NFL owners voted unanimously to move Super Bowl LV in February 2021 from Los Angeles to Raymond James Stadium in Tampa on Tuesday.
The move came as a result of the delay in the opening of the new stadium for the Chargers and Rams in L.A. Los Angeles will instead host the Super Bowl in 2022.
The two teams in L.A. announced last week that heavy rains would push back the opening of the new stadium:
Unfortunately, Southern California experienced record-setting rain this winter. Despite bringing drought relief to the region, the rain fell during the mass excavation period of construction when no other work could proceed in wet conditions. As a result, we experienced significant delays and lost the better part of two months from early January into the beginning of March.

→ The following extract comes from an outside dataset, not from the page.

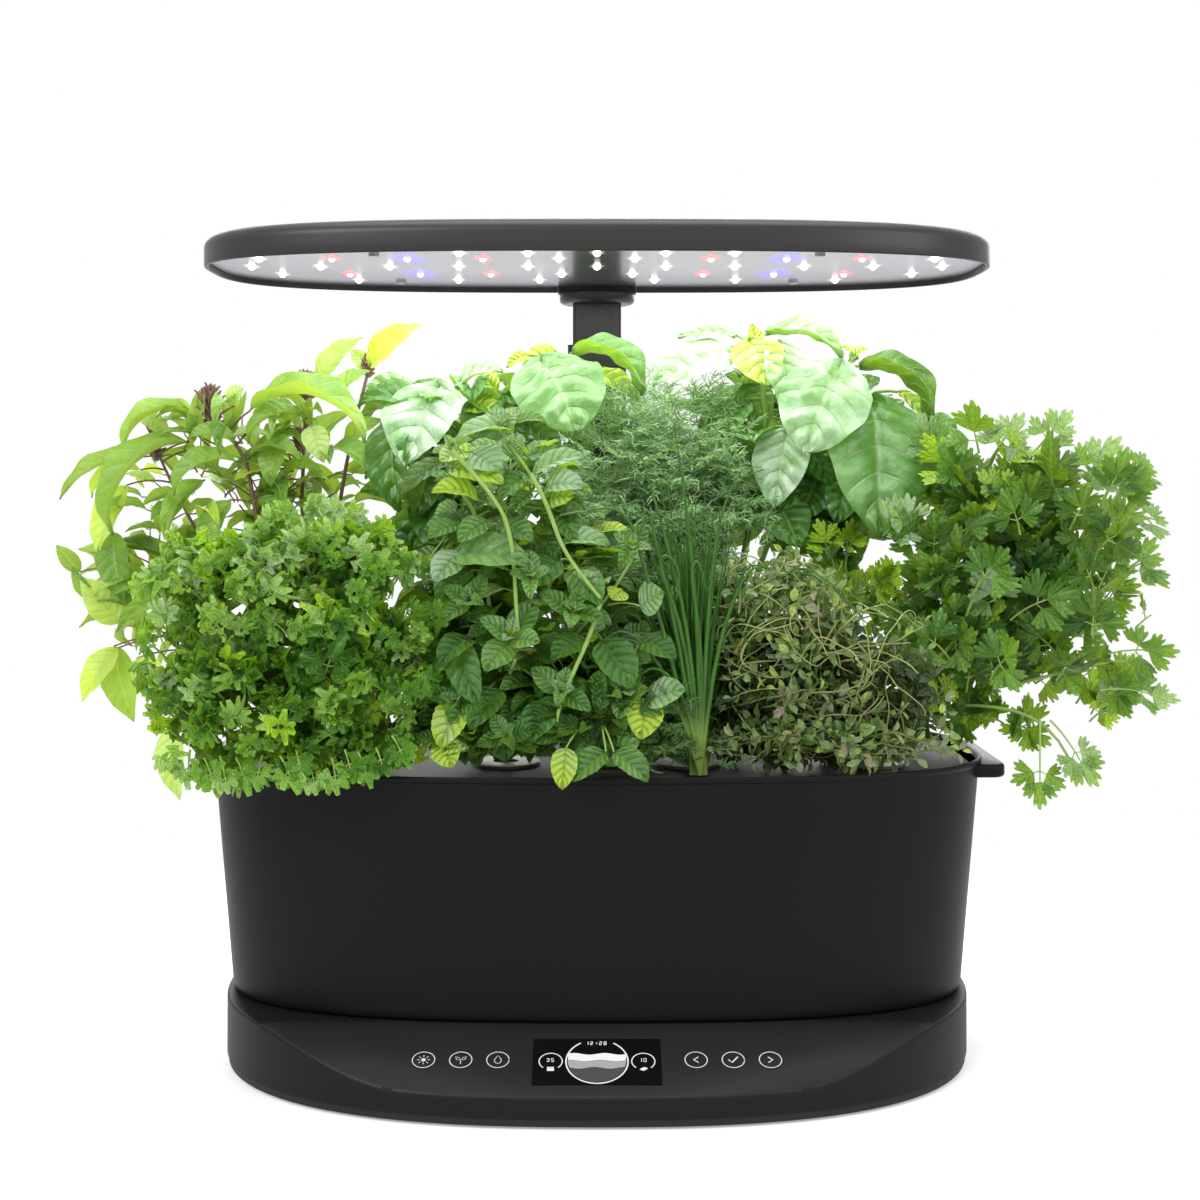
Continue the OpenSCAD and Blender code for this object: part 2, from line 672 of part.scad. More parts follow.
module float_guide() color("#4b4e50") translate([float_x, float_y, bowl_floor_z]) {
    cylinder(h = float_stop, d = float_post_d + 6);
    cylinder(h = deck_under - fit - bowl_floor_z, d = float_post_d);
}

module water_float() color("#2f7fb5") translate([float_x, float_y, bowl_floor_z + float_stop]) difference() {
    cylinder(h = float_h, d = float_d);
    translate([0, 0, -eps]) cylinder(h = float_h + 2 * eps, d = float_post_d + 2 * slide);
}

// ---- Mast ----

module tube(z, length, w, d, wall, r) {
    translate([0, mast_y, z]) difference() {
        linear_extrude(length) round_rect(w, d, r);
        translate([0, 0, -eps]) linear_extrude(length + 2 * eps)
            round_rect(w - 2 * wall, d - 2 * wall, max(r - wall, 0.8));
    }
}

module mast_foot() color("#1c1b1b") translate([0, mast_y, base_h]) difference() {
    linear_extrude(mast_foot_h) round_rect(mast_foot_w, mast_foot_d, mast_corner + 2);
    translate([0, 0, -eps]) linear_extrude(mast_foot_h + 2 * eps)
        round_rect(mast_outer_w + 2 * fit, mast_outer_d + 2 * fit, mast_corner);
    for (side = [-1, 1]) translate([side * mast_screw_x, 0, -eps])
        cylinder(h = mast_screw_bite + 1 + eps, d = screw_d + 2 * pin_fit);
}

module mast_screws() color("#8f9296") for (side = [-1, 1])
    translate([side * mast_screw_x, mast_y, base_h - base_wall - screw_head_t])
        screw(base_wall + mast_screw_bite);

module mast_outer() color("#161616") tube(base_h, mast_outer_l - cap_h, mast_outer_w, mast_outer_d, mast_wall, mast_corner);

// A guide cap on the end of one tube, with a close opening for the next
module guide_cap(z, w, d, r, inner_w, inner_d) {
    translate([0, mast_y, z]) difference() {
        linear_extrude(cap_h) round_rect(w, d, r);
        translate([0, 0, -eps]) linear_extrude(cap_h + 2 * eps)
            round_rect(inner_w + 2 * slide, inner_d + 2 * slide, mast_corner - 1);
    }
}

module mast_cap_lower() color("#101010")
    guide_cap(outer_top - cap_h, mast_outer_w, mast_outer_d, mast_corner, mast_middle_w, mast_middle_d);

module mast_middle() color("#181818") tube(middle_z, middle_l - cap_h, mast_middle_w, mast_middle_d, slider_wall, mast_corner - 1);

module mast_cap_upper() color("#101010")
    guide_cap(middle_top - cap_h, mast_middle_w, mast_middle_d, mast_corner - 1, mast_top_w, mast_top_d);

// Outline of the groove's face: a slot with an arched upper end
function arch(w, h) = concat([[-w / 2, 0], [w / 2, 0]],
    [for (i = [0:12]) [w / 2 * cos(15 * i), h - w / 2 + w / 2 * sin(15 * i)]]);

module mast_top() color("#191919") difference() {
    tube(top_z, top_l, mast_top_w, mast_top_d, slider_wall, mast_corner - 1);
    translate([0, mast_y - mast_top_d / 2 + groove_t, top_z - eps]) rotate([90, 0, 0])
        linear_extrude(groove_t + eps) polygon(arch(groove_w, top_l - 1.5 + eps));
}

module lamp_lead() color("#0d0d0d") translate([0, mast_y, lead_z])
    cylinder(h = reflector_z - lead_z, d = lead_d);

module collar() color("#6d6d6d") translate([0, mast_y, collar_z]) difference() {
    union() {
        rotate_extrude() polygon(concat([[0, 0]],
            [for (a = [-90:15:0]) [collar_d / 2 - 4 + 4 * cos(a), 4 + 4 * sin(a)]],
            [[collar_d / 2, collar_t], [0, collar_t]]));
        translate([0, 0, -10]) linear_extrude(11)
            round_rect(mast_top_w - 2 * slider_wall - 2 * fit, mast_top_d - 2 * slider_wall - 2 * fit, 0.8);
    }
    translate([0, 0, -10 - eps]) cylinder(h = collar_t + 10 + 2 * eps, d = lead_d + 1.2);
}

// ---- Lamp hood ----

module bracket_outline(grow) {
    translate([0, bracket_back - bracket_l / 2]) round_rect(bracket_w + 2 * grow, bracket_l + 2 * grow, 6);
}

module hood_bracket() color("#131313") difference() {
    slab(bracket_z, bracket_t) bracket_outline(0);
    translate([0, mast_y, bracket_z - eps]) cylinder(h = bracket_t + 2 * eps, d = lead_d + 1.2);
    for (side = [-1, 1]) translate([side * bracket_screw_x, bracket_screw_y, bracket_z - eps]) {
        cylinder(h = bracket_t + 2 * eps, d = screw_d + 0.4);
        cylinder(h = screw_head_t + 0.3 + eps, d = screw_head_d + 2 * fit);
    }
}

module bracket_screws() color("#8f9296") for (side = [-1, 1])
    translate([side * bracket_screw_x, bracket_screw_y, bracket_z + 0.3]) screw(bracket_t + 5);

// One ring of the hood: height, and how far it lies inside the hood's outline
function hood_ring(z, inset) = [z, hood_w - 2 * inset, hood_d - 2 * inset, hood_square, 0, hood_y];

// Rings that round the hood's side into its top, for the skin that lies inside by a distance
function hood_rings(z, inset) = concat([hood_ring(z, inset)], [for (a = [0:22.5:90])
    hood_ring(hood_top - hood_round - inset + hood_round * sin(a),
              inset + 1.3 * hood_round * (1 - cos(a)))]);

module hood_shell() color("#343332") difference() {
    union() {
        difference() {
            loft(hood_rings(hood_z, 0), outline_steps);
            loft(hood_rings(hood_z - eps, hood_wall), outline_steps);
        }
        for (place = hood_screw_places) translate([place[0], place[1], heat_plate_z + heat_plate_t])
            cylinder(h = hood_inside_top - heat_plate_z - heat_plate_t + 1, d = boss_d);
        for (side = [-1, 1]) translate([side * bracket_screw_x, bracket_screw_y, bracket_z + bracket_t])
            cylinder(h = hood_inside_top - bracket_z - bracket_t + 1, d = boss_d);
    }
    slab(bracket_z - eps, bracket_t + eps) bracket_outline(fit);
    for (place = hood_screw_places) translate([place[0], place[1], heat_plate_z])
        cylinder(h = hood_inside_top - heat_plate_z - 1.5, d = screw_d + 2 * pin_fit);
    for (side = [-1, 1]) translate([side * bracket_screw_x, bracket_screw_y, bracket_z])
        cylinder(h = hood_inside_top - bracket_z - 1.5, d = screw_d + 2 * pin_fit);
}

// A flat sheet inside the hood, clear of the bracket and with its screw holes
module hood_sheet(z, t, inset) {
    difference() {
        slab(z, t) translate([0, hood_y])
            polygon(superellipse(hood_w - 2 * inset, hood_d - 2 * inset, hood_square, outline_steps));
        slab(z - eps, t + 2 * eps) bracket_outline(reflector_gap);
        for (place = hood_screw_places) translate([place[0], place[1], z - eps])
            cylinder(h = t + 2 * eps, d = screw_d + 0.4);
    }
}

module reflector() color("#c9cacc") hood_sheet(reflector_z, reflector_t, hood_wall + reflector_gap);

module led_board() color("#f1f1ee") hood_sheet(board_z, board_t, hood_wall + 5);

module heat_plate() color("#a7a9ab") hood_sheet(heat_plate_z, heat_plate_t, hood_wall + 12);

module hood_screws() color("#9a9c9f") for (place = hood_screw_places)
    translate([place[0], place[1], reflector_z - screw_head_t])
        screw(hood_inside_top - reflector_z - 3);

module leds(kind) {
    for (row = led_rows, led = row[1], side = led[1] == 0 ? [1] : [-1, 1]) if (led[0] == kind)
        translate([side * led[1] * led_reach_x - led_w / 2, hood_y + row[0] * led_reach_y - led_w / 2,
                   reflector_z - led_h]) cube([led_w, led_w, led_h]);
}

module leds_white() color("#fff7e0") leds("w");

module leds_red() color("#ff2a2a") leds("r");

module leds_blue() color("#3a4bff") leds("b");

// ---- Plants: plain closed bodies of the space that each one fills ----

// A plant is one clump or several that run into each other. A clump is rings of [height above the
// pod, x, y, width, depth] from the pod's own axis, as drawn. A plant grows towards the lamp and
// spreads with the room between the pods, and behind them up to the mast.
module plant(pod, clumps) {
    place = pod_places[pod];
    spread_x = pod < front_pods ? front_pitch / 96 : back_pitch / 77;
    spread_y = pod < front_pods ? row_y / 44 : (mast_y - mast_outer_d / 2 - row_y) / 64;
    union() for (rings = clumps)
        loft([for (r = rings) [plant_z + r[0] * plant_room / 264.4, r[3] * spread_x, r[4] * spread_y, 2,
                               place[0] + r[1] * spread_x, place[1] + r[2] * spread_y]], ring_steps);
}

// A mound over the left end of the rim, with a clump out to the left and two that hang to the front
module curly_parsley() color("#4f8a2c") plant(0, [
    [[0, 0, 0, 6, 6], [8, 0, -4, 22, 20], [15, -8, -34, 104, 70], [40, -8, -36, 124, 84], [80, -6, -34, 126, 84],
     [112, -8, -32, 104, 70], [144, -10, -30, 44, 32]],
    [[38, -58, -26, 30, 30], [54, -66, -26, 50, 54], [86, -64, -24, 54, 58], [112, -54, -24, 34, 36]],
    [[10, -40, -50, 24, 18], [24, -42, -54, 50, 42], [56, -42, -54, 60, 48], [84, -40, -50, 40, 34]],
    [[12, 24, -50, 24, 18], [28, 26, -54, 52, 40], [62, 24, -54, 60, 46], [96, 20, -48, 40, 34]]]);

module mint() color("#3f7a34") plant(1, [
    [[0, 0, 0, 6, 6], [24, -1, -10, 14, 14], [52, 20, -24, 96, 46], [90, 22, -26, 116, 56],
     [140, 18, -26, 104, 54], [170, 12, -26, 62, 38], [184, 8, -26, 22, 18]]]);

module chives() color("#5f9a3a") plant(2, [
    [[0, 0, 0, 10, 10], [40, 6, 4, 22, 18], [80, 20, 8, 48, 24], [112, 32, 8, 66, 26], [136, 40, 8, 40, 20]]]);

module thyme() color("#5c8350") plant(3, [
    [[0, 0, 0, 6, 6], [8, -2, -8, 20, 16], [16, -26, -24, 100, 40], [54, -26, -28, 122, 42],
     [86, -34, -28, 92, 40], [110, -40, -26, 40, 22]]]);

// A loose middle on thin stems, with one clump up to the right, one out to the left and one hanging
module thai_basil() color("#4c7d3a") plant(4, [
    [[0, 0, 0, 6, 6], [22, -6, -4, 16, 16], [58, -34, -6, 84, 62], [100, -46, -8, 116, 80], [142, -46, -8, 108, 76],
     [178, -40, -6, 70, 52], [194, -38, -6, 30, 24]],
    [[122, -12, -4, 36, 34], [150, -6, -2, 58, 56], [190, 0, -2, 60, 58], [220, 6, 0, 46, 42], [236, 12, 0, 24, 18]],
    [[78, -92, -12, 36, 34], [106, -104, -14, 76, 58], [146, -106, -14, 90, 64], [178, -94, -12, 78, 54],
     [198, -76, -10, 40, 28]],
    [[14, -108, -14, 24, 20], [40, -108, -16, 64, 42], [78, -106, -16, 78, 50], [102, -96, -14, 56, 40]]]);

module basil_left() color("#4f9a2e") plant(5, [
    [[0, 0, 0, 6, 6], [96, 0, 2, 8, 8], [110, 4, 4, 84, 72], [150, 8, 4, 102, 88],
     [190, 12, 4, 100, 84], [224, 10, 2, 50, 40]]]);

module dill() color("#6ba53c") plant(6, [
    [[0, 0, 0, 5, 5], [40, 8, -2, 16, 14], [76, 24, -8, 56, 56], [130, 27, -10, 68, 66],
     [180, 26, -10, 62, 58], [204, 26, -10, 24, 26]]]);

module basil_right() color("#539e30") plant(7, [
    [[0, 0, 0, 6, 6], [98, 0, 2, 8, 8], [112, 52, 8, 84, 72], [146, 54, 10, 122, 86],
     [196, 55, 6, 124, 82], [240, 46, 2, 50, 38]]]);

// A tall clump over the pod and a wider one that leans out over the right end and hangs past the rim
module flat_parsley() color("#3f8a35") plant(8, [
    [[0, 0, 0, 6, 6], [12, 14, -4, 20, 16], [24, 44, -30, 80, 66], [60, 56, -38, 100, 80], [110, 62, -38, 104, 80],
     [156, 70, -36, 80, 62], [186, 74, -36, 34, 26]],
    [[14, 92, -42, 44, 40], [30, 98, -44, 90, 66], [70, 110, -44, 114, 74], [112, 114, -44, 104, 70], [140, 112, -42, 56, 40]],
    [[96, 100, -40, 30, 26], [120, 112, -42, 72, 54], [150, 124, -42, 76, 54], [176, 128, -40, 36, 28]]]);

base_shell();
base_plate();
rubber_feet();
base_screws();
control_panel();
display_window();
display_module();
button_marks();
touch_pads();
control_board();
main_board();
dc_jack();
bowl();
bowl_connector();
grow_deck();
fill_lid();
fill_lid_pin();
pod_baskets();
grow_sponges();
pod_labels();
pump_housing();
pump_coil();
pump_impeller();
rotor_pin();
pump_filter();
riser_tube();
float_guide();
water_float();
mast_foot();
mast_screws();
mast_outer();
mast_cap_lower();
mast_middle();
mast_cap_upper();
mast_top();
lamp_lead();
collar();
hood_bracket();
bracket_screws();
hood_shell();
heat_plate();
led_board();
reflector();
hood_screws();
leds_white();
leds_red();
leds_blue();
thai_basil();
basil_left();
dill();
basil_right();
flat_parsley();
curly_parsley();
mint();
chives();
thyme();
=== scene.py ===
# %% [markdown]
# # A countertop herb garden
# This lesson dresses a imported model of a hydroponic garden: a black base with a sloping control
# panel, a water bowl with nine herbs, and a lamp hood on a telescoping mast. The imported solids
# come in as a fixed frame, and every piece made here sits on them, in metres, with +X to the
# right, -Y to the front and +Z up.

# %% The frame and its box
import json
import math
import random

import bmesh
import bpy
from mathutils import Matrix, Vector, noise


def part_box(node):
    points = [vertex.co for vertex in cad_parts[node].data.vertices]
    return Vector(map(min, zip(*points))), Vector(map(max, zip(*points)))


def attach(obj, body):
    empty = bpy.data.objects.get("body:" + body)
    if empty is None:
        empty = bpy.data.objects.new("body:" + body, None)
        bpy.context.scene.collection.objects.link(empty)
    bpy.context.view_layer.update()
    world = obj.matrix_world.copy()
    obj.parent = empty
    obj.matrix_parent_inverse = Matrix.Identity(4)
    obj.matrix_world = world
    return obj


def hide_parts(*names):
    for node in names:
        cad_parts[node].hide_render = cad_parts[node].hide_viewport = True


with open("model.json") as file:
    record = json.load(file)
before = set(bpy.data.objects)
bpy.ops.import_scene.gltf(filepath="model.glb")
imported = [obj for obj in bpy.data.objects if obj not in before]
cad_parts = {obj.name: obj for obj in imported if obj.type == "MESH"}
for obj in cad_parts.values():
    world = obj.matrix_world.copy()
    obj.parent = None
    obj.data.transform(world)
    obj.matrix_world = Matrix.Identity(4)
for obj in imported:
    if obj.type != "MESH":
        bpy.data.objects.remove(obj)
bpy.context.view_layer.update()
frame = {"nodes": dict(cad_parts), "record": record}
nodes = frame["nodes"]
scene = bpy.context.scene
MM = 0.001

# %% [markdown]
# ## Camera
# A product picture is taken from a few steps away with a longish lens, so that the sides stay
# upright. Tilting the camera down would make them lean, so the camera looks level and the lens
# is shifted instead, as on a view camera. Depth of field stays off, so every leaf is sharp.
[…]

In the best interest of the project, we have decided to move the opening date to summer of 2020. This new target gives us flexibility to accommodate any additional delays that may arise while still delivering an unparalleled experience upon opening. This is a stadium that Angelenos, visitors and world-class athletes will celebrate for years to come, and we are committed to making sure this venue is exceptional from the day it opens.
Though the stadium will be open the NFL has a rule stating stadiums must be open for at least two seasons before they can host a Super Bowl.
Tampa was the runner-up for the Super Bowl LV bid and Raymond James has been undergoing major renovations in the past two years.
The last Super Bowl Tampa hosted was in 2008.